START

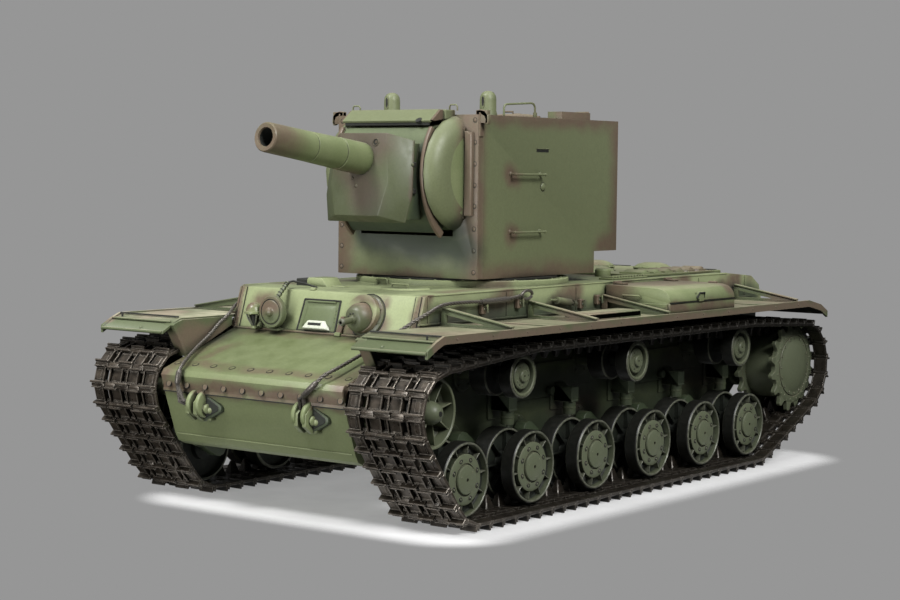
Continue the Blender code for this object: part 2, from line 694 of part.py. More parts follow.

END
START

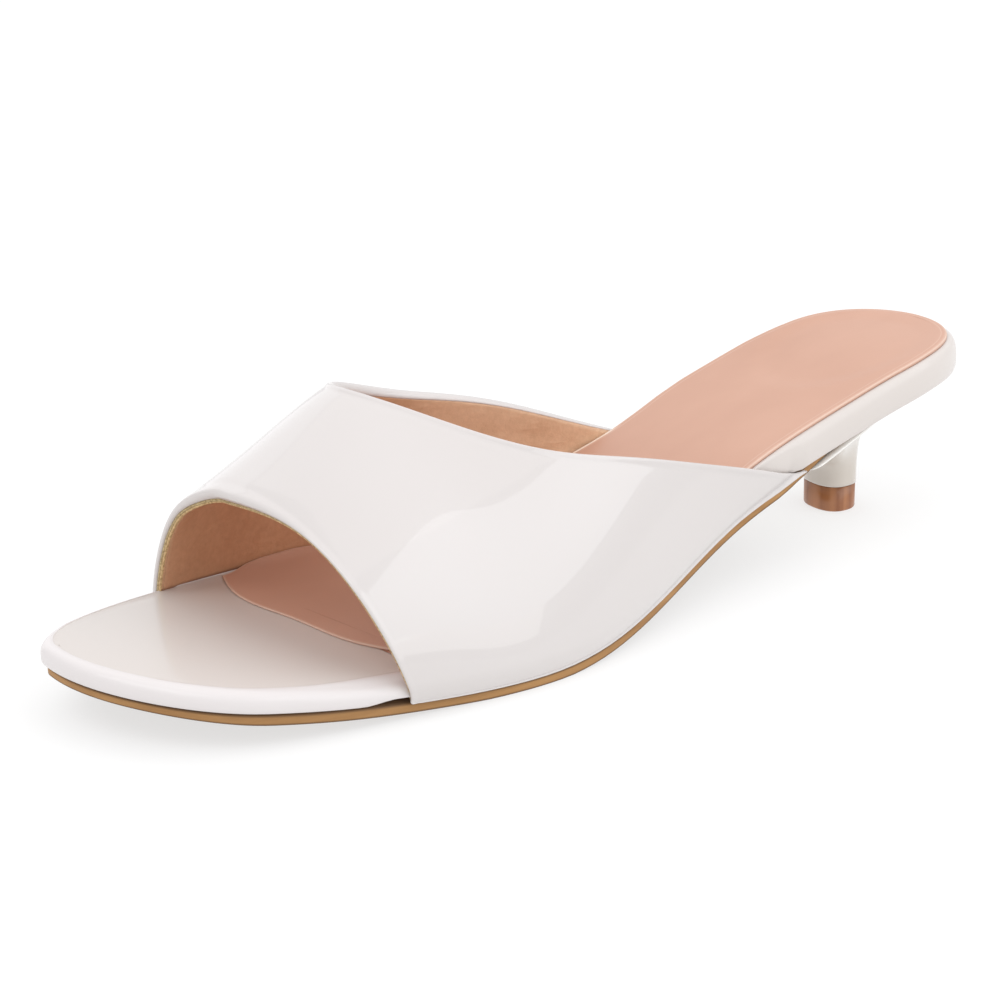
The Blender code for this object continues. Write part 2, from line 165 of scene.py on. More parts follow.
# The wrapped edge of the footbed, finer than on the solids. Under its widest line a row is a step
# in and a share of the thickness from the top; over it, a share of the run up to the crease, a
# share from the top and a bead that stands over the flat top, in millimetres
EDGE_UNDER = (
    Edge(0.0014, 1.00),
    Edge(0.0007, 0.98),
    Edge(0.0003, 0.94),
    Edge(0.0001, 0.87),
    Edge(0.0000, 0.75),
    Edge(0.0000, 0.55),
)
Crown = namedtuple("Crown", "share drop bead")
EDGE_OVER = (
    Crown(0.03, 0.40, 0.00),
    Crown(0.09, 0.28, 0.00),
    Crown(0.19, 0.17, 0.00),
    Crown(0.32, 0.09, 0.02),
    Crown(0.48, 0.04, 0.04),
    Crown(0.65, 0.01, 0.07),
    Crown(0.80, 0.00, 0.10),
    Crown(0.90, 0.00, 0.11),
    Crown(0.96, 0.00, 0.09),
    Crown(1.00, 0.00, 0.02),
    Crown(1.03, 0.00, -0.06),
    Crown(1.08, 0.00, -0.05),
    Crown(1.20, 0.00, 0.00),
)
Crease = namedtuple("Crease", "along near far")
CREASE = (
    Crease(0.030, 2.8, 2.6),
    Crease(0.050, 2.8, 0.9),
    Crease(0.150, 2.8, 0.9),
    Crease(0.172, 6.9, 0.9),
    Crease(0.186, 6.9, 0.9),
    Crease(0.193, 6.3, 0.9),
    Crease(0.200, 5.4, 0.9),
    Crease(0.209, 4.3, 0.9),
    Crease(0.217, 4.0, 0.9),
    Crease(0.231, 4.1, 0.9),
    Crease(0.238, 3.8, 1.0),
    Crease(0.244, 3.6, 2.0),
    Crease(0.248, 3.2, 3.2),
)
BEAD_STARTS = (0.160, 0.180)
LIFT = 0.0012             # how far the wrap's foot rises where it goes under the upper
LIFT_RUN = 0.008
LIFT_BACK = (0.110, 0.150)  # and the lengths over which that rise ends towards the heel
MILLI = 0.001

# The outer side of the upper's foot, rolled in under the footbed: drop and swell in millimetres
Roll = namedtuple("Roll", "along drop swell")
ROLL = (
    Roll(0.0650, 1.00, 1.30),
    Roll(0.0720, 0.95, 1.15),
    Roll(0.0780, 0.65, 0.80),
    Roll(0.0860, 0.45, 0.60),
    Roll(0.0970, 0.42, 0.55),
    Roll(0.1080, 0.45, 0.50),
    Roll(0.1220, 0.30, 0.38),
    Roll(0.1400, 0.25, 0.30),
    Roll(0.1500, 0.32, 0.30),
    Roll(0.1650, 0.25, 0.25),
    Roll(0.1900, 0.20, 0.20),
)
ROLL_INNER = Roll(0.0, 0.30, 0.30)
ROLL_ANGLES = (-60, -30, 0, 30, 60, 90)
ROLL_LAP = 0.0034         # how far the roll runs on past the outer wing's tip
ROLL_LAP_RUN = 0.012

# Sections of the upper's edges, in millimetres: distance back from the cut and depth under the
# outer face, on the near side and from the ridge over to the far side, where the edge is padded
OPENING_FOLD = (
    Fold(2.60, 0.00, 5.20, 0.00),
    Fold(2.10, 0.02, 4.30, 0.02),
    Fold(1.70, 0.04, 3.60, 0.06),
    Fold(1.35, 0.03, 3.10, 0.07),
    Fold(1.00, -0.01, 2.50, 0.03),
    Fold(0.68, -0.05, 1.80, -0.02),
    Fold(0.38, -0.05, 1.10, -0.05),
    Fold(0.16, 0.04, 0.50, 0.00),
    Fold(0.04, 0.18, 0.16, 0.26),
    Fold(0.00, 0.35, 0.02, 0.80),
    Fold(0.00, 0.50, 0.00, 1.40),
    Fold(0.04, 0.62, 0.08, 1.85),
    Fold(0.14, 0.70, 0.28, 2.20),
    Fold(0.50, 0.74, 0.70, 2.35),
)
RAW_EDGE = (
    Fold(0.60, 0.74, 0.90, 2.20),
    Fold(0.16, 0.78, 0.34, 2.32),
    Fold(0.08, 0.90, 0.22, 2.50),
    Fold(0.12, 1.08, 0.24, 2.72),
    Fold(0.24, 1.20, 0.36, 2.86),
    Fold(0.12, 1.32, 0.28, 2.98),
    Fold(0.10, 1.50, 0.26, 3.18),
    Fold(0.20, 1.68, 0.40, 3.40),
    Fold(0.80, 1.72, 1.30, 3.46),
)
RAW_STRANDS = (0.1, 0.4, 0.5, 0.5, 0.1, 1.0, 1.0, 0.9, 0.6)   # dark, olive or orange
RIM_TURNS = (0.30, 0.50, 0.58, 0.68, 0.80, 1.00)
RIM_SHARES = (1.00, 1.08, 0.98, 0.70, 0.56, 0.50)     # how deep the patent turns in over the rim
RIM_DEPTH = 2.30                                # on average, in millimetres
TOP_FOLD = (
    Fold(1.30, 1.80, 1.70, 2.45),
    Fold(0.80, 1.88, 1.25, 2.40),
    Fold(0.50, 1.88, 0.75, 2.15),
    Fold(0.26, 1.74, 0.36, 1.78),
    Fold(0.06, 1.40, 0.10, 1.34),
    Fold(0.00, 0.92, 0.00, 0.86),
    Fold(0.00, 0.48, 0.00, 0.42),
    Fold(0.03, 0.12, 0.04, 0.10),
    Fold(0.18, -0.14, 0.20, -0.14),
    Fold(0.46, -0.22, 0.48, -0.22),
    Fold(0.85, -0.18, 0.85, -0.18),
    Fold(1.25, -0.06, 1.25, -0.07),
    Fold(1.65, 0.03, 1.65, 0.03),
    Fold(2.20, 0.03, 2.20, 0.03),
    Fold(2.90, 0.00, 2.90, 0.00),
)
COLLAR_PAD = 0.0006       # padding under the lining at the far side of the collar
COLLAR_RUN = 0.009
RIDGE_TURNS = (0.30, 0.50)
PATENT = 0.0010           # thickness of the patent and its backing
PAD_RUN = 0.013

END

#### Prompt:
What is the number of lines in the data above that include the word "More"? Answer with that number only.

#### Response:
2